''Şahsen bana bir zararı dokunmasa bile,
hiçbir kötülüğe göz yummamam gerekir.Yeryüzünde yalnız değilim çünkü.''
İnsanların,
hatta canlılar aleminin büyük bir çoğunluğu için akan suları durduran, eksikliği,
yokluğu koca, çirkin
bir şehrin gürültülü sokakları kadar çekilmez, büyük bir acıya sebep olan,
keyifsizlik yaratan büyülü bir sözcüktür 'anne'. Yıllar geçer, insan kırılır,
başarısız olur, yapayalnız kaldığını düşünür. Kimi zamansa bir bakar ki, tüm
bunların sonunda koştuğu yahut düşlediği, ''Keşke olsa!'' dediğidir anne.
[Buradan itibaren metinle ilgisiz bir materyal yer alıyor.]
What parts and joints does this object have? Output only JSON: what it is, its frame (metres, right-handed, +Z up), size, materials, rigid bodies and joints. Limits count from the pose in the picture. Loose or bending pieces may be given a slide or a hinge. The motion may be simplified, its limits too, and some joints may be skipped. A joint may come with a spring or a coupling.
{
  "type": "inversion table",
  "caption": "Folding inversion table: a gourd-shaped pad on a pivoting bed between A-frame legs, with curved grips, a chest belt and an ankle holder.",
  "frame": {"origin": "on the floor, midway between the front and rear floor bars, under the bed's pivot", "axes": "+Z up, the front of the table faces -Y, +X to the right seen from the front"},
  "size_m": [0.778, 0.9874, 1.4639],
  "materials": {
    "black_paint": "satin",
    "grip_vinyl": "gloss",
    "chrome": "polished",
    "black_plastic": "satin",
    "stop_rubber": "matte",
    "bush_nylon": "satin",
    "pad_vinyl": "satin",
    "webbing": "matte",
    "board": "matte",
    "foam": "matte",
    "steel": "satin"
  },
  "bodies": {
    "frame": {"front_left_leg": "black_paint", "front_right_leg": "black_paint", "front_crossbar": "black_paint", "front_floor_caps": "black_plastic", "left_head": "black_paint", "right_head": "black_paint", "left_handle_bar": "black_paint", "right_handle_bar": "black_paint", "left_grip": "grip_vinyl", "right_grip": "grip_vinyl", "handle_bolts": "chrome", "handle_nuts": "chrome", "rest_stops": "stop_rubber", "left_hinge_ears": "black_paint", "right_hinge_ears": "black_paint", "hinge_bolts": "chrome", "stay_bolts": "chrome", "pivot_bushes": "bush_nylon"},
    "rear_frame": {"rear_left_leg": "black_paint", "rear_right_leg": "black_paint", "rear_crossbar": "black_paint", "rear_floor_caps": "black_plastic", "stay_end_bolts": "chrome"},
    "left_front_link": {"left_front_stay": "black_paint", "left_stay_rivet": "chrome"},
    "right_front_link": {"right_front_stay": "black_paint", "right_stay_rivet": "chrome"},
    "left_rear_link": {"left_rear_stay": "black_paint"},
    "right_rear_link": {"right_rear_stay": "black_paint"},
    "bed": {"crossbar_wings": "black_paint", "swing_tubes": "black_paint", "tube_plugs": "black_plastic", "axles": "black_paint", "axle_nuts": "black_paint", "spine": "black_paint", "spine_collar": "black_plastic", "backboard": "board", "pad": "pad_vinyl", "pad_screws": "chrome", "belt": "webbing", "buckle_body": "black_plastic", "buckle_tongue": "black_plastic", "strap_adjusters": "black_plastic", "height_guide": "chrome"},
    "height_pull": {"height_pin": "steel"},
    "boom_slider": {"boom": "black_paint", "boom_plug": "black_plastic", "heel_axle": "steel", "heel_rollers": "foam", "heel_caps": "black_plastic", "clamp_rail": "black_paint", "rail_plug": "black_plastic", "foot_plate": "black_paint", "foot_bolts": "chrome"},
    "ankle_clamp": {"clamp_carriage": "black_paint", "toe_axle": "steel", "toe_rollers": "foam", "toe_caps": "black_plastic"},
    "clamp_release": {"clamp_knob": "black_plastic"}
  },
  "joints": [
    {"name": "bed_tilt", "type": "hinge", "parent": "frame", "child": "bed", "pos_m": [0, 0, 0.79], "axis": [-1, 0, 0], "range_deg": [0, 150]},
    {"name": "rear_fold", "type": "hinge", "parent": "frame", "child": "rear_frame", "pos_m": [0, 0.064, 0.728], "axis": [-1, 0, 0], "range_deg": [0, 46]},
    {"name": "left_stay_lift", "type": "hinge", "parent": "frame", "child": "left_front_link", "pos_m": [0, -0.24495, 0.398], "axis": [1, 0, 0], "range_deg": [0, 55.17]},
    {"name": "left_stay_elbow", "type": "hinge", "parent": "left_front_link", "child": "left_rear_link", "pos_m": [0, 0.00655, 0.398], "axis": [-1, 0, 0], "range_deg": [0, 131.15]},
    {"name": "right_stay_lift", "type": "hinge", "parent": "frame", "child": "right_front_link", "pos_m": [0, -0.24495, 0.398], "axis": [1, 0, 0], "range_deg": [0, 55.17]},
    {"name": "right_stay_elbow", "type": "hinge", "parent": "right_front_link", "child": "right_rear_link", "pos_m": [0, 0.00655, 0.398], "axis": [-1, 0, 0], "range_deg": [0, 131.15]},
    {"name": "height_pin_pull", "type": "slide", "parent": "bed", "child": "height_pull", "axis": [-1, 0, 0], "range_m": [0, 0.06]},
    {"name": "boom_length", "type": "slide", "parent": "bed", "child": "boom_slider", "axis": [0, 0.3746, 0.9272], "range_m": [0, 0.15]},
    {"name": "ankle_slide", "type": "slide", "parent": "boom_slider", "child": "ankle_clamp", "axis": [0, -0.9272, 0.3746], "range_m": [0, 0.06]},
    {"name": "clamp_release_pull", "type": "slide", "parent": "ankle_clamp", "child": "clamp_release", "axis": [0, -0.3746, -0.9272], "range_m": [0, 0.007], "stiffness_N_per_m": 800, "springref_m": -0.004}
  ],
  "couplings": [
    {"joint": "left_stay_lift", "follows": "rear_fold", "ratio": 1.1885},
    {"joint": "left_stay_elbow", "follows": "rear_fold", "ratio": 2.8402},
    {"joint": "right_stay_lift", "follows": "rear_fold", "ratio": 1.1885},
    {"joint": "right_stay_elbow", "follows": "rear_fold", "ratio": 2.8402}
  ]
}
Kitapta önce, uykuları kaçıran bir huzursuzluk sarmış odayı, acı vermiş, gözyaşı döktürmüş. Zaman geçince, bu annenin karşısına kararlı, onurlu ve amacına bağlı bir topluluk çıkarmış, göz ardı edemez olmuş. Dur demek yakışmaz, öl demeye dayanılmaz.
Gorki,
belki hiç bu kadar detayına inilmemiş bir anne-oğul ilişkisini bu romanda
gözler önüne sermiş. Çocuğunuz için, çocuğunuzun kendi haklı davası için, onun
öleceğini veya canının yanacağını, belki bütün isteklerinden, heveslerinden
vazgeçeceğini, yer yer hiç tanımadığı, görmediği yüzler uğruna savaş vereceğini
bildiğiniz bir durumda, onu durdurmayı mı seçerdiniz, yol arkadaşı olmayı mı?
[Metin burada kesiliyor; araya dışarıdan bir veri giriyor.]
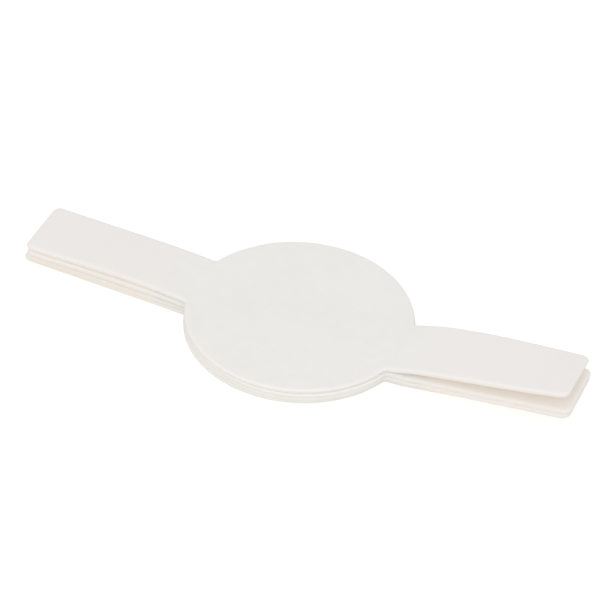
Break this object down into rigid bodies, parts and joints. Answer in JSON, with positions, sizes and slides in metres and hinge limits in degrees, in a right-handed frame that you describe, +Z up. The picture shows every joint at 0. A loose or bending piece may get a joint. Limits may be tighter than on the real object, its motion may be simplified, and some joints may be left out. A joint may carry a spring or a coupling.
{
  "type": "adhesive eye patch stack",
  "caption": "Loose stack of soft off-white adhesive eye patches, each a padded round disc with two opposite strap tabs that fold, and release liners under the tabs",
  "frame": {"origin": "on the table plane, under the centre of the top patch's disc", "axes": "+X along the straps towards the raised ones, +Y across them, +Z up from the table"},
  "size_m": [0.1544, 0.0603, 0.0135],
  "materials": {
    "outer_face": "soft matte nonwoven with a fine fibre surface",
    "inner_face": "soft matte nonwoven, smoother on the skin side",
    "wadding": "loose matte cotton wadding",
    "release_liner": "thin honey-coloured siliconised glassine with a low sheen"
  },
  "bodies": {
    "patch_1": {"patch_1_inner_face": "inner_face", "patch_1_outer_face": "outer_face", "patch_1_wadding": "wadding"},
    "patch_2": {"patch_2_inner_face": "inner_face", "patch_2_outer_face": "outer_face", "patch_2_wadding": "wadding"},
    "patch_3": {"patch_3_inner_face": "inner_face", "patch_3_outer_face": "outer_face", "patch_3_wadding": "wadding"},
    "patch_4": {"patch_4_disc_inner_face": "inner_face", "patch_4_disc_outer_face": "outer_face", "patch_4_disc_wadding": "wadding"},
    "patch_4_left_strap": {"patch_4_left_strap_inner_face": "inner_face", "patch_4_left_strap_outer_face": "outer_face", "patch_4_left_strap_wadding": "wadding"},
    "patch_4_right_strap": {"patch_4_right_strap_inner_face": "inner_face", "patch_4_right_strap_outer_face": "outer_face", "patch_4_right_strap_wadding": "wadding"},
    "patch_1_left_liner": {"patch_1_left_liner": "release_liner"},
    "patch_1_right_liner": {"patch_1_right_liner": "release_liner"},
    "patch_2_left_liner": {"patch_2_left_liner": "release_liner"},
    "patch_2_right_liner": {"patch_2_right_liner": "release_liner"},
    "patch_3_left_liner": {"patch_3_left_liner": "release_liner"},
    "patch_3_right_liner": {"patch_3_right_liner": "release_liner"},
    "patch_4_left_liner": {"patch_4_left_strap_liner": "release_liner"},
    "patch_4_right_liner": {"patch_4_right_strap_liner": "release_liner"}
  },
  "joints": [
    {"name": "patch_2_lift", "type": "slide", "parent": "patch_1", "child": "patch_2", "axis": [0, 0, 1], "range_m": [0, 0.04]},
    {"name": "patch_3_lift", "type": "slide", "parent": "patch_2", "child": "patch_3", "axis": [0, 0, 1], "range_m": [0, 0.04]},
    {"name": "patch_4_lift", "type": "slide", "parent": "patch_3", "child": "patch_4", "axis": [0, 0, 1], "range_m": [0, 0.04]},
    {"name": "left_strap_fold", "type": "hinge", "parent": "patch_4", "child": "patch_4_left_strap", "pos_m": [-0.03149, 0, 0.0047], "axis": [0, 1, 0], "range_deg": [0, 105]},
    {"name": "right_strap_fold", "type": "hinge", "parent": "patch_4", "child": "patch_4_right_strap", "pos_m": [0.03148, 0.00016, 0.00525], "axis": [0.0523, -0.9986, 0], "range_deg": [0, 95]},
    {"name": "patch_1_left_liner_pull", "type": "slide", "parent": "patch_1", "child": "patch_1_left_liner", "axis": [-1, 0, 0], "range_m": [0, 0.05]},
    {"name": "patch_1_right_liner_pull", "type": "slide", "parent": "patch_1", "child": "patch_1_right_liner", "axis": [0.9918, 0.052, 0.1167], "range_m": [0, 0.05]},
    {"name": "patch_2_left_liner_pull", "type": "slide", "parent": "patch_2", "child": "patch_2_left_liner", "axis": [-1, 0, 0], "range_m": [0, 0.05]},
    {"name": "patch_2_right_liner_pull", "type": "slide", "parent": "patch_2", "child": "patch_2_right_liner", "axis": [0.9918, 0.052, 0.1167], "range_m": [0, 0.05]},
    {"name": "patch_3_left_liner_pull", "type": "slide", "parent": "patch_3", "child": "patch_3_left_liner", "axis": [-1, 0, 0], "range_m": [0, 0.05]},
    {"name": "patch_3_right_liner_pull", "type": "slide", "parent": "patch_3", "child": "patch_3_right_liner", "axis": [0.9918, 0.052, 0.1167], "range_m": [0, 0.05]},
    {"name": "patch_4_left_liner_pull", "type": "slide", "parent": "patch_4_left_strap", "child": "patch_4_left_liner", "axis": [-1, 0, 0], "range_m": [0, 0.05]},
    {"name": "patch_4_right_liner_pull", "type": "slide", "parent": "patch_4_right_strap", "child": "patch_4_right_liner", "axis": [0.9822, 0.0515, 0.1805], "range_m": [0, 0.05]}
  ]
}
Kitapta önce, uykuları kaçıran bir huzursuzluk sarmış odayı, acı vermiş, gözyaşı döktürmüş. Zaman geçince, bu annenin karşısına kararlı, onurlu ve amacına bağlı bir topluluk çıkarmış, göz ardı edemez olmuş. Dur demek yakışmaz, öl demeye dayanılmaz.
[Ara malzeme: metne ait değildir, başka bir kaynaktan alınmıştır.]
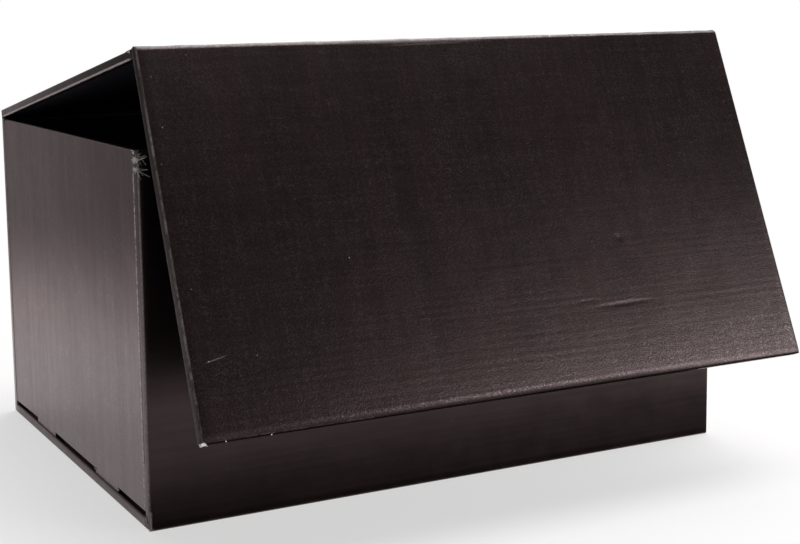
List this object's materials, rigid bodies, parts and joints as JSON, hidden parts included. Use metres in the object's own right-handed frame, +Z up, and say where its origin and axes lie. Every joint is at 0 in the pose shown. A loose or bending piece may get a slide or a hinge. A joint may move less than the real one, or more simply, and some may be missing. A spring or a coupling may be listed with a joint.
{
  "type": "hamper box",
  "caption": "Large gift hamper box of thick wrapped board, lid standing ajar and a full-height front flap hanging open on its paper crease.",
  "frame": {"origin": "middle of the case's underside, on the surface that it stands on", "axes": "+Z up, +X along the box's width to the right seen from the front, +Y from the front wall to the back wall"},
  "size_m": [0.52, 0.5037, 0.3559],
  "materials": {
    "dark_board": "satin",
    "end_board": "satin",
    "magnet": "satin",
    "keeper_steel": "satin"
  },
  "bodies": {
    "case": {"case_body": "dark_board", "left_end_wall": "end_board", "right_end_wall": "end_board", "left_keeper": "keeper_steel", "right_keeper": "keeper_steel"},
    "lid": {"lid": "dark_board"},
    "flap": {"front_flap": "dark_board", "left_flap_magnet": "magnet", "right_flap_magnet": "magnet"}
  },
  "joints": [
    {"name": "lid_hinge", "type": "hinge", "parent": "case", "child": "lid", "pos_m": [0, 0.1952, 0.2822], "axis": [-1, 0, 0], "range_deg": [-9.5, 165.5]},
    {"name": "flap_hinge", "type": "hinge", "parent": "lid", "child": "flap", "pos_m": [0, -0.18862, 0.35393], "axis": [-1, 0, 0], "range_deg": [-13.5, 161.5]}
  ]
}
Okuyucuyu yormayan fakat; içine dokunan, düşündüren
Gorki, günlük hayatın içinden özenle çekip aldığı diyaloglarla, başarılı çevre
tasvirleriyle okuyucuyu bir kez daha kendine çeken, okumayı bıraktığı anda,
romanın başına geri dönmeyi düşündüren bir eser kaleme almış desek, hiç de
abartmış olmayız.
Elinize bu kitabı alıp, belli bir yol
katettikten sonra, kulağınıza mutlaka çalınmış gerçek bir yaşam öyküsünde söz
konusu olan asıl kahramandan ziyade bir annenin yüreğini, psikolojisini ve
gayretini göreceksiniz. Yazarımız 1906 yılında yayınladığı bu
romanında, gözyaşlarıyla uğurladığımız çocukları, gençleri, adamları, akla
geldikçe yürek burkan, kan donduran o manzaraları bir kez daha gözümüzde
canlandırmamızı sağlıyor. Hatta ''Yıllar geçiyor, dünyanın o acı kanununun
getirdiği yaralar sarılmıyor, daha da çok kanamaya başlıyor.'' dedirtiyor.